Tuesday, July 27, 2010

Nope, Just Kidding: A New Day of Racial Harmony

From The Pilot

By Dusty Rhoades - Sunday, July 25, 2010

It's been, to say the least, an interesting couple of weeks in American race relations.
Things kicked off when the NAACP voted, at its annual convention, on a resolution that "condemns the bigoted -elements within the tea party and asks for them to be repudiated." Note that the statement doesn't call all TPers racist. And as we know, it's not unusual in American politics for one group to ask another to "repudiate" its more fringe elements - so long as those fringe elements are on the so-called "left."
On one occasion, for instance, the late Tim Russert called on Barack Obama to repudiate, of all people, Harry Belafonte, for referring to President George W. Bush as a "terrorist," as if the rantings of an aging calypso star were somehow the responsibility of every black politician.
But, boy howdy, ask the TPers to distance themselves from the people at their rallies who carry signs showing the president as a witch doctor, complete with bone in nose, and just watch their old gray heads explode.
The immediate reaction was to go into their standard attack mode - as always, a variation on the old schoolyard riposte, "I know you are, but what am I?" It was the NAACP, the tea partiers asserted, who were the real racists.
Then the leader of a group called the Tea Party Express, a guy named Mark Williams, published a mock letter from the NAACP to Abraham Lincoln. "We Colored People have taken a vote and decided that we don't cotton to that whole emancipation thing," Williams wrote. "Mr. Lincoln, you were the greatest racist ever. We had a great gig. Three squares, room and board, all our decisions made by the massa in the house."
Nope, no racism there. Within a few days, Williams was, as requested, repudiated. He and the Tea Party Express were tossed out of the the Tea Party Federation. The NAACP issued a press release commending the federation.
A new day of tolerance and understanding dawned in America. Ha ha! Just kidding.
Enter Andrew Breitbart, the man who gave the world the infamous ACORN "pimp" tapes, in which members of the community organizing group were supposedly caught on tape advising a fake pimp and his prostitute how to set up in business and avoid taxes. The tapes were later discovered by the California attorney general's office to have been "heavily edited." They cut out the fact that, among other things, one ACORN worker had called the cops and that the supposed "pimp" (shown in the intro in full Superfly regalia) had actually been dressed in a suit and tie and claimed he was a law student.
After that, Breitbart was discredited and never again believed or taken seriously by anyone of any significance.

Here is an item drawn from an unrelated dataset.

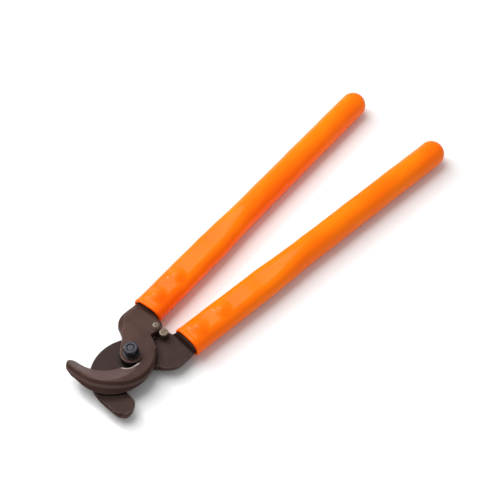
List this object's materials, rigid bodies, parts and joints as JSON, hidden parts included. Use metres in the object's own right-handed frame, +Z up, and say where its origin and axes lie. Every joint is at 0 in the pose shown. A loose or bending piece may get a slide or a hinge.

Hee hee! Got you again!
Breitbart claimed to have found a tape of a U.S. Department of Agriculture functionary named Shirley Sherrod telling an NAACP group that, in a former job, she hadn't given a white farmer who came to her for help "the full force of what she could do." She'd taken him to a white lawyer ("one of his own kind") and, as the clip ends, left him there.
The NAACP, apparently unaware of what a dishonest propagandist Breitbart is, condemned Sherrod. She lost her job with the USDA. Then the rest of the tape came out. Once again, things were not as Breitbart had presented them. Imagine that.
Sherrod found out that the lawyer she'd referred the farmer to hadn't done much. In fact, the poor guy was about to be foreclosed on. At that time, she went on to say, she realized that "it's really about those who have versus those who don't ... and they could be black; they could be white; they could be Hispanic."
She got to work, she helped save the man's farm, and she and his family remain friends to this day. He and his wife even went on CNN to try to clear Sherrod's name. Instead of a story of racism, it was a story of overcoming it. The NAACP and the White House apologized and USDA head Tom Vilsack offered Sherrod her job back. She's not sure she wants it, and who can blame her?
In the end, everyone learned a valuable lesson. From then on, everyone listened to what other people were actually saying, instead of filtering it through their own prejudices and trying to pick out little out-of-context nuggets to pelt their perceived enemies with.
Ho ho! That's a real knee-slapper, that one is.